- _THE EXERCISE_: The listing below should be copied in full, word for word.

- _RECORDS FOR THIS EXERCISE_:
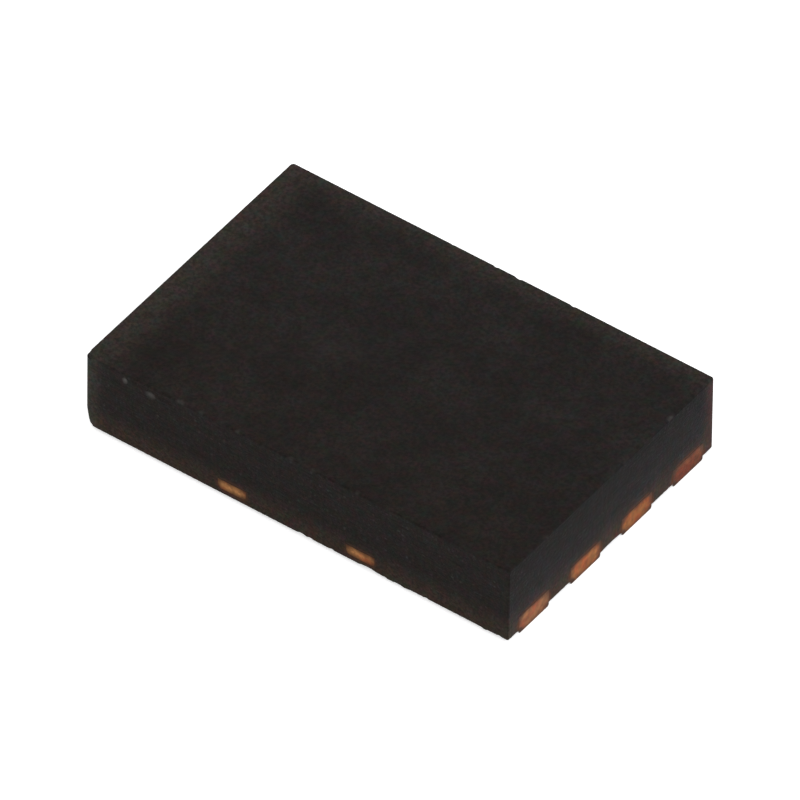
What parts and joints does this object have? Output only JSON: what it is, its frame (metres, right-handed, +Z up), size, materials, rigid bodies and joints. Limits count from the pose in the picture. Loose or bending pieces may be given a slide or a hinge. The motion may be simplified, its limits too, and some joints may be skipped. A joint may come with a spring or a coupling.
{
  "type": "amplifier chip",
  "caption": "Small black leadless semiconductor package with copper lead ends flush in its sides and an exposed pad underneath.",
  "frame": {"origin": "middle of the base, on the seating plane under the leads and the exposed pad", "axes": "+X along the long side, from the row of leads 1 to 4 towards the row of leads 5 to 8; +Y along the rows, towards leads 1 and 8; +Z up, out of the top face"},
  "size_m": [0.003, 0.002, 0.0006],
  "materials": {
    "mould_compound": "matt moulded top, fine sawn sides",
    "copper": "bare sawn copper at the sides, matt tin underneath",
    "silver_glue": "matt, metal filled",
    "silicon": "polished with circuit pattern",
    "gold": "drawn wire"
  },
  "bodies": {
    "root": {"mould_body": "mould_compound", "die_pad": "copper", "lead_1": "copper", "lead_2": "copper", "lead_3": "copper", "lead_4": "copper", "lead_5": "copper", "lead_6": "copper", "lead_7": "copper", "lead_8": "copper", "die_attach": "silver_glue", "die": "silicon", "wire_1": "gold", "wire_2": "gold", "wire_3": "gold", "wire_4": "gold", "wire_5": "gold", "wire_6": "gold", "wire_7": "gold", "wire_8": "gold"}
  },
  "joints": []
}
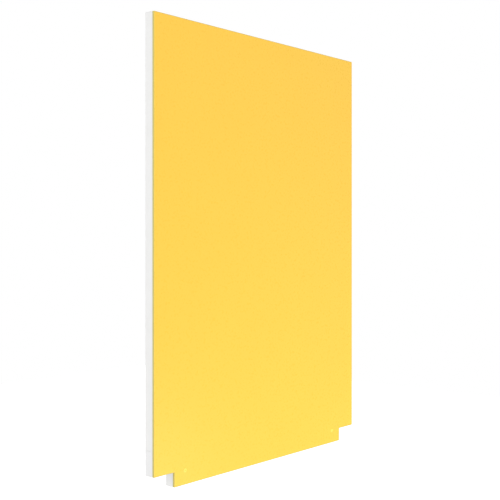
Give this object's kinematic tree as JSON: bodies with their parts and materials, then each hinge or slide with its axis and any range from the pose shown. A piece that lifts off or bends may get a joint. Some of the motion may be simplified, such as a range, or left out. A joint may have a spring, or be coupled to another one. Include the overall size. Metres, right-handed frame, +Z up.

- _TASK OUTPUT_:
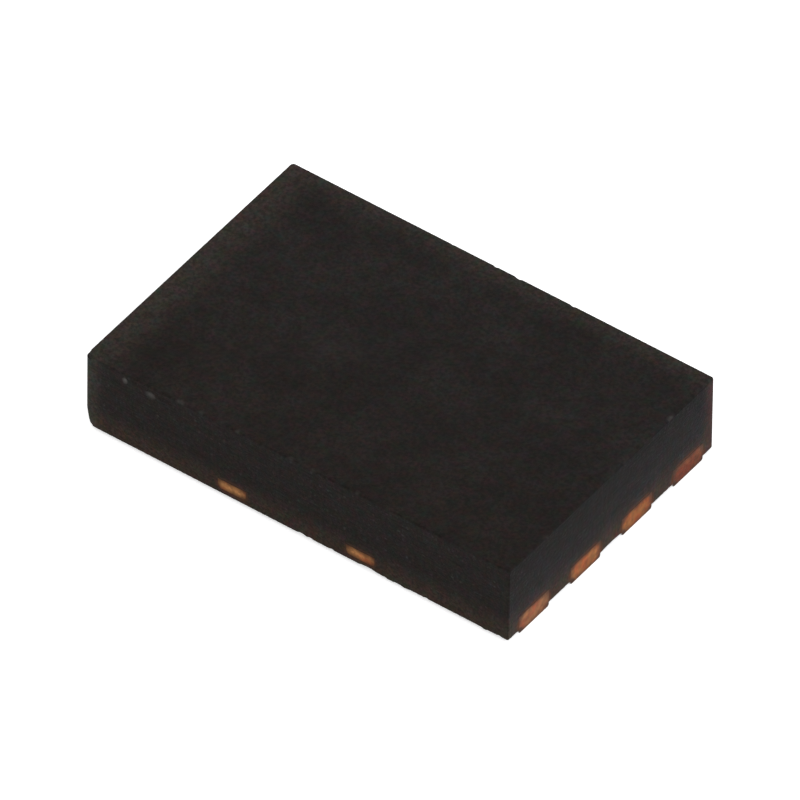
What parts and joints does this object have? Output only JSON: what it is, its frame (metres, right-handed, +Z up), size, materials, rigid bodies and joints. Limits count from the pose in the picture. Loose or bending pieces may be given a slide or a hinge. The motion may be simplified, its limits too, and some joints may be skipped. A joint may come with a spring or a coupling.
{
  "type": "amplifier chip",
  "caption": "Small black leadless semiconductor package with copper lead ends flush in its sides and an exposed pad underneath.",
  "frame": {"origin": "middle of the base, on the seating plane under the leads and the exposed pad", "axes": "+X along the long side, from the row of leads 1 to 4 towards the row of leads 5 to 8; +Y along the rows, towards leads 1 and 8; +Z up, out of the top face"},
  "size_m": [0.003, 0.002, 0.0006],
  "materials": {
    "mould_compound": "matt moulded top, fine sawn sides",
    "copper": "bare sawn copper at the sides, matt tin underneath",
    "silver_glue": "matt, metal filled",
    "silicon": "polished with circuit pattern",
    "gold": "drawn wire"
  },
  "bodies": {
    "root": {"mould_body": "mould_compound", "die_pad": "copper", "lead_1": "copper", "lead_2": "copper", "lead_3": "copper", "lead_4": "copper", "lead_5": "copper", "lead_6": "copper", "lead_7": "copper", "lead_8": "copper", "die_attach": "silver_glue", "die": "silicon", "wire_1": "gold", "wire_2": "gold", "wire_3": "gold", "wire_4": "gold", "wire_5": "gold", "wire_6": "gold", "wire_7": "gold", "wire_8": "gold"}
  },
  "joints": []
}
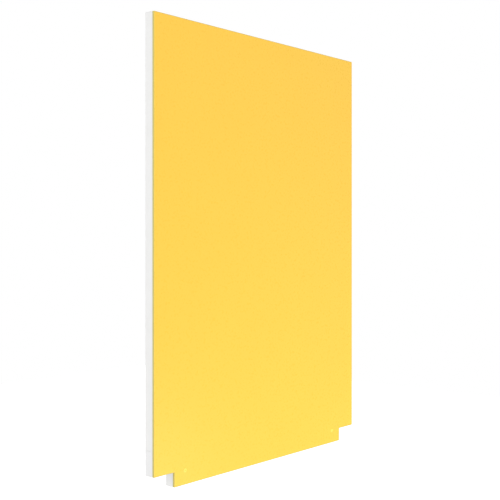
Give this object's kinematic tree as JSON: bodies with their parts and materials, then each hinge or slide with its axis and any range from the pose shown. A piece that lifts off or bends may get a joint. Some of the motion may be simplified, such as a range, or left out. A joint may have a spring, or be coupled to another one. Include the overall size. Metres, right-handed frame, +Z up.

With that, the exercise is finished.